All things old China - books, anecdotes, stories, podcasts, factoids & ramblings from the author Paul French

Why Limehouse’s Chinatown Always Looked Deserted?

Posted: November 15th, 2009 | No Comments »

Reading Anne Witchard’s excellent Thomas Burke’s Dark Chinoiserie: Limehouse Nights and the Queer Spell of Chinatown prompted me to read Burke’s follow up to Limehouse Nights, London Nights, which I’d never read before. In London Nights Burke revisits the streets of Chinatown in Limehouse and around Poplar during the First World War when times were a bit lean, London’s nightlife a bit down and the London County Council had banned opium. Still Burke did perhaps answer one question I’d always pondered – why do photos of London’s original Chinatown always show streets largely free of people and bustle compared to pictures of, say, the Jewish East End or Chinatowns in San Francisco and elsewhere? People I’ve spoken to over the years who grew up in Limehouse remember it being as bustling and busy as any other part of the East End but you don’t get this impression from most of the pictures of the streets around Pennyfields, the old heart of Limehouse’s Chinatown.

li1li2li3

Burke, however, offers a reasonable explanation. Writing in 1918, he notes:

‘Not so long ago a press photographer set out boldly to get pictures of Chinatown. He marched to the mouth of Limehouse Causeway, through  which, in the customary light of grey and rose,many amiable creatures were gliding, levelled his nice new Kodak, and got – an excellent picture of the Causeway after the earthquake. The entire street in his plate was deserted.

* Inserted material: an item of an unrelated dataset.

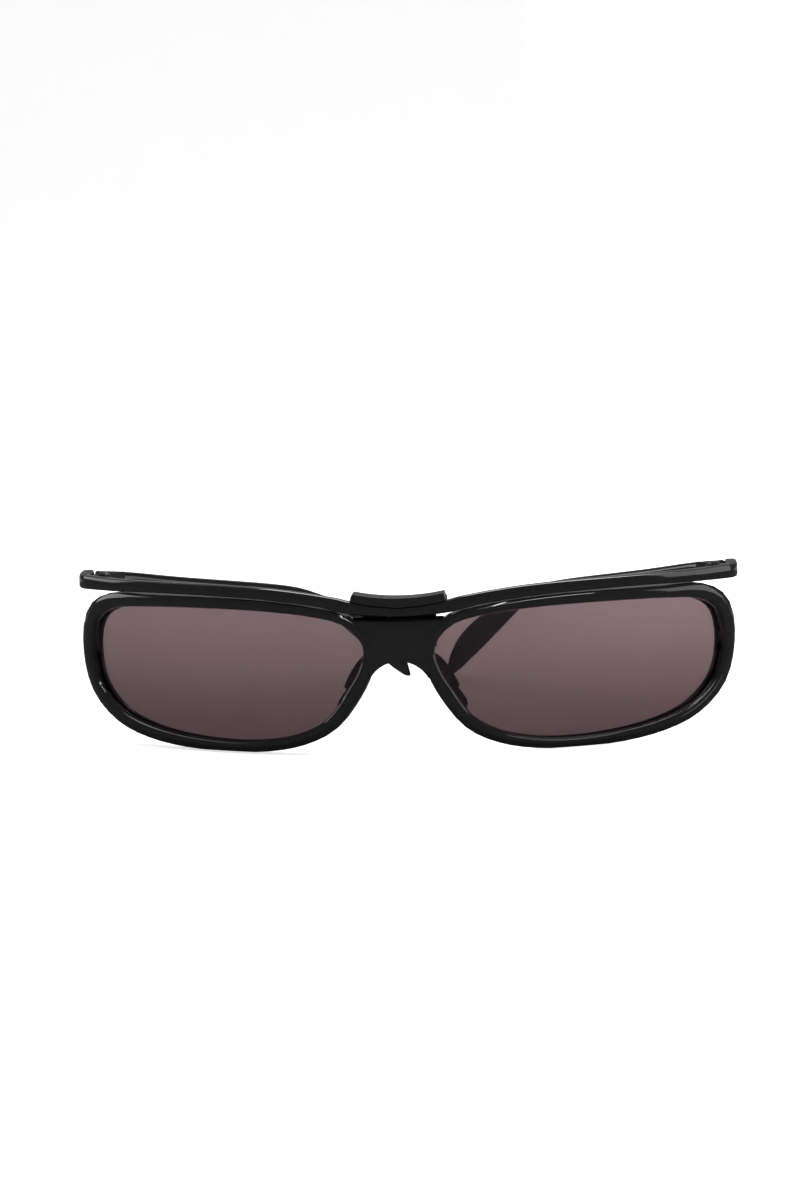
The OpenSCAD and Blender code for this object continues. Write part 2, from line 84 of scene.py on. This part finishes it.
# Studio sweep: a sheet of matt white card, laid flat under the sunglasses and curved up behind
# them. It glows for the camera, so that it reads white, and more on the right, where the lens is
# lit from behind. Its front half is dim in reflections, as the photographed studio was.
def srgb(code):
    """A hex colour, turned to the linear values that shaders take."""
    parts = [int(code[i:i + 2], 16) / 255 for i in (1, 3, 5)]
    return tuple(c / 12.92 if c <= 0.04045 else ((c + 0.055) / 1.055) ** 2.4 for c in parts) + (1,)


def add(tree, kind, settings=None, links=None):
    """Adds one shader node, sets its attributes and sockets, and links its inputs."""
    item = tree.nodes.new(kind)
    for name, value in (settings or {}).items():
        if isinstance(name, str) and hasattr(item, name):
            setattr(item, name, value)
        else:
            item.inputs[name].default_value = value
    for name, source in (links or {}).items():
        tree.links.new(source, item.inputs[name])
    return item


def start(name):
    """A new material with an empty node tree, and its output node."""
    made = bpy.data.materials.new(name)
    made.use_nodes = True
    made.node_tree.nodes.clear()
    return made, made.node_tree, made.node_tree.nodes.new("ShaderNodeOutputMaterial")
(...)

Certain impressionable people – Cook’s tourists and Civil Servants – return from the East mumbling vague catchwords – mystic, elusive, subtle, haunting, alluring. These London Chinese are neither subtle nor mystic. They are mostly materialist and straightforward…but…they are shy…and exclusive.’

And so it seems, according to Burke anyway, that the streets were busy until a camera appeared when everyone would miraculously disappear! Which perhaps explains the rather people denuded photos of the old Chinatown. London’s original Chinatown just didn’t much fancy having its photo taken by curious outsiders.